[在 GitHub 上打开 ](https://github.com/secretflow/secretflow/tree/59e121daf1e6623d3088e421f96fbccaa4256d19/docs/tutorial/Federated_Xgboost.ipynb)

# 水平联邦XGBoost

> 以下代码仅作为演示用，请勿直接在生产环境使用。

在本教程中，我们将学习如何使用 SecretFlow 来训练水平联邦的树模型。Secretflow 为水平场景提供了 `tree modeling` 能力（`SFXgboost`），`SFXgboost` 类似于 `XGBoost`，您可以轻松地将现有的 XGBoost 程序转换为 SecretFlow 的联合模型。

## Xgboost

XGBoost 是一个优化的分布式梯度提升库，旨在高效、灵活和便携。 它在 Gradient Boosting 框架下实现机器学习算法。

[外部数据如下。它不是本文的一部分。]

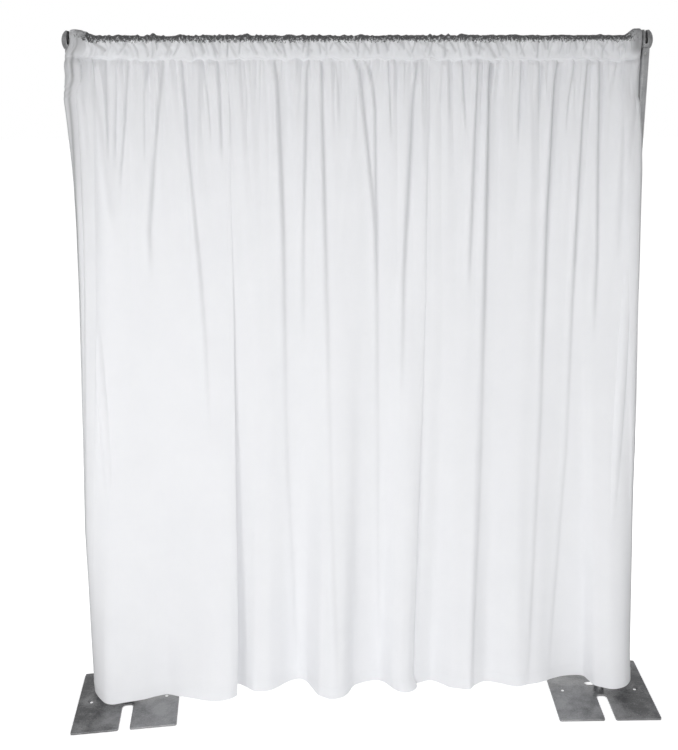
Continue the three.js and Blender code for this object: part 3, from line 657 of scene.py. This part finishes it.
# A panel's net of points, hem row first, with what its mesh and its stitches need
def panelSheet(panel):
    count = cloth["columns"] + 1
    u = np.linspace(0, 1, count)
    hem, hemHeight, hemLength = hemLine(panel, count)
    topFrom, topTo = (x * millimetre + spanMiddle for x in panel["top"])
    pocketX = topFrom + (topTo - topFrom) * u
    lines = topLines(panel, pocketX, topFrom, topTo)
    fallen, creaseShade = fallNet(panel, u, lines, hem, hemHeight, hemLength)
    ringed, hood, groove = pocketNet(panel, u, lines[0], pocketX, hemLength)
    gridX, gridY, gridZ = (np.vstack([low[::-1], high[1:]]) for low, high in zip(fallen, ringed))

    # The stitch line wanders a little and leans with the crossbar
    wander = np.random.default_rng(pocket["scallopSeed"]).normal(0, 1, pocket["scallops"])
    margin = pocket["scallopMargin"]
    places = np.linspace(leftAxis - margin, rightAxis + margin, len(wander))
    wander = np.interp(pocketX, places, wander) * pocket["scallop"]
    closeness = bell(gridZ - stitchHeight, pocket["scallopBand"]) * (gridY < pocket["frontPlies"])
    gridZ = gridZ + wander * closeness
    tilt = np.interp(spanShare(pocketX), (0, 1), cloth["stitchTilt"])
    gridZ = gridZ + tilt * bell(gridZ - stitchHeight, cloth["tiltBand"])

    # Painted shade: the pocket's crest is darkened where it faces up
    low, high = clothShade["crestShadeBand"]
    crestShade = smoothStep(gridZ, barHeight + low, barHeight + high) * (1 - clothShade["hoodCrestShadeLack"] * hood)
    # Painted shade: greyer in the creases, by the free edge and the neck, on the hoods and in the pocket's
    # grooves
    paintedShade = np.zeros_like(gridZ)
    paintedShade[:len(creaseShade)] = creaseShade[::-1]
    if panel["side"]:
        shadeMask, line, onHood = paintedShadeField(panel, gridX, gridZ, hood)
        paintedShade = np.maximum(np.maximum(paintedShade, shadeMask) + line, onHood)
    paintedShade[-len(groove) + 1:] = np.maximum(paintedShade[-len(groove) + 1:], groove[1:] * clothShade["grooveShade"])

    points = np.stack([gridX, gridY, gridZ], axis=2)
    shape = gridX.shape
    drop = lengthsTo(np.linalg.norm(np.diff(points, axis=0), axis=2).mean(axis=1))
    flat = np.stack([np.broadcast_to(u * hemLength, shape), np.broadcast_to(drop[:, None], shape)], axis=2)
    # Thicker where the hems are folded over
    thick = np.full(shape, cloth["ply"])
    fromSide = np.broadcast_to(np.minimum(u, 1 - u) * hemLength, shape)
    fromHem = gridZ - hemHeight
    for away, band, ply in ((fromHem, "hemBand", "hemPly"), (fromSide, "sideBand", "sidePly")):
        folded = 1 - smoothStep(away, cloth[band] - cloth["bandStep"], cloth[band])
        thick = np.maximum(thick, between(cloth["ply"], cloth[ply], folded))
    sizes = {"width": hemLength, "length": drop[-1], "seamRow": len(creaseShade) - 1}
    return points, flat, thick, {"crestShade": crestShade, "paintedShade": paintedShade}, sizes


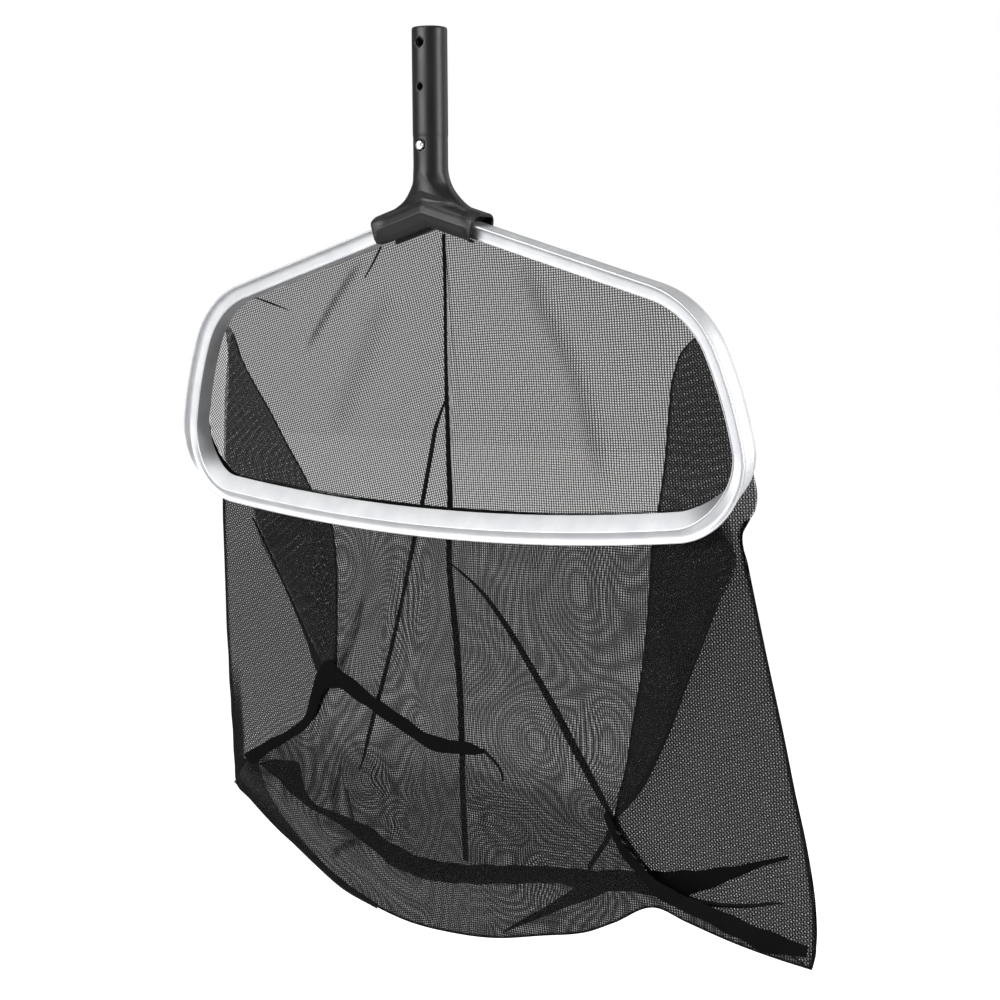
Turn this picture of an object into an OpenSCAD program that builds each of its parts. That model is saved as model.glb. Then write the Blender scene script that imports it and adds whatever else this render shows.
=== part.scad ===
// Deep-bag pool leaf rake: moulded yoke with a hollow shank, bent aluminium hoop,
// sewn mesh bag on a bead in the hoop's rear channel, and a spring clip for the pole.
// +Z runs up the shank, the mouth of the bag faces -Y, +X is to the right.
// The origin is the middle of the stretch of shank that the pole slides over.

/* [Shank] */
// Outside diameter of the shank, a slide fit in the pole
shank_d = 28.3; // [26:0.1:32]
// Length of shank that the pole slides over, above the button
pole_fit_length = 84; // [60:1:120]
// Wall of the shank
shank_wall = 3; // [2:0.25:4]
// Radius of the shank's upper outer edge
end_edge_r = 1.6; // [0.5:0.1:2.5]
// Distance from the shank's end to the upper cross hole
upper_hole_drop = 12.6; // [8:0.2:16]
// Diameter of the upper cross hole
upper_hole_d = 7; // [5:0.1:8]
// Distance between the two cross holes
hole_spacing = 34.1; // [25:0.1:40]
// Diameter of the lower cross hole
lower_hole_d = 5.2; // [4:0.1:7]

/* [Spring clip] */
// Distance from the bottom of the pole stretch down to the button's axis
button_drop = 8; // [6:0.5:12]
// Diameter of a button
button_d = 6.8; // [5:0.1:7.5]
// How far a button's dome stands out of the shank
button_proud = 3; // [2:0.1:4]
// Gap round a button in its hole
button_gap = 0.75; // [0.7:0.05:0.95]
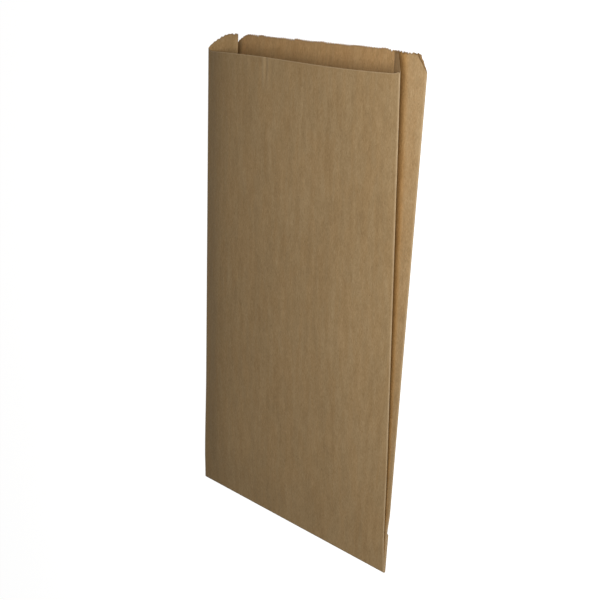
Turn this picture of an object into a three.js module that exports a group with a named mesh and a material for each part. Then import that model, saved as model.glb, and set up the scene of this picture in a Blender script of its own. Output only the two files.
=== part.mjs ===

官方文档 ~~`XGBoost tutorials 。

### 准备secretflow devices

In [1]:
%load_ext autoreload
%autoreload 2

import secretflow as sf

# Check the version of your SecretFlow
print('The version of SecretFlow: {}'.format(sf.__version__))

# In case you have a running secretflow runtime already.
sf.shutdown()

sf.init(['alice', 'bob', 'charlie'], address='local')
alice, bob, charlie = sf.PYU('alice'), sf.PYU('bob'), sf.PYU('charlie')

The version of SecretFlow: 1.8.0b0


  self.pid = _posixsubprocess.fork_exec(
2024-08-21 14:18:11,694	INFO worker.py:1724 -- Started a local Ray instance.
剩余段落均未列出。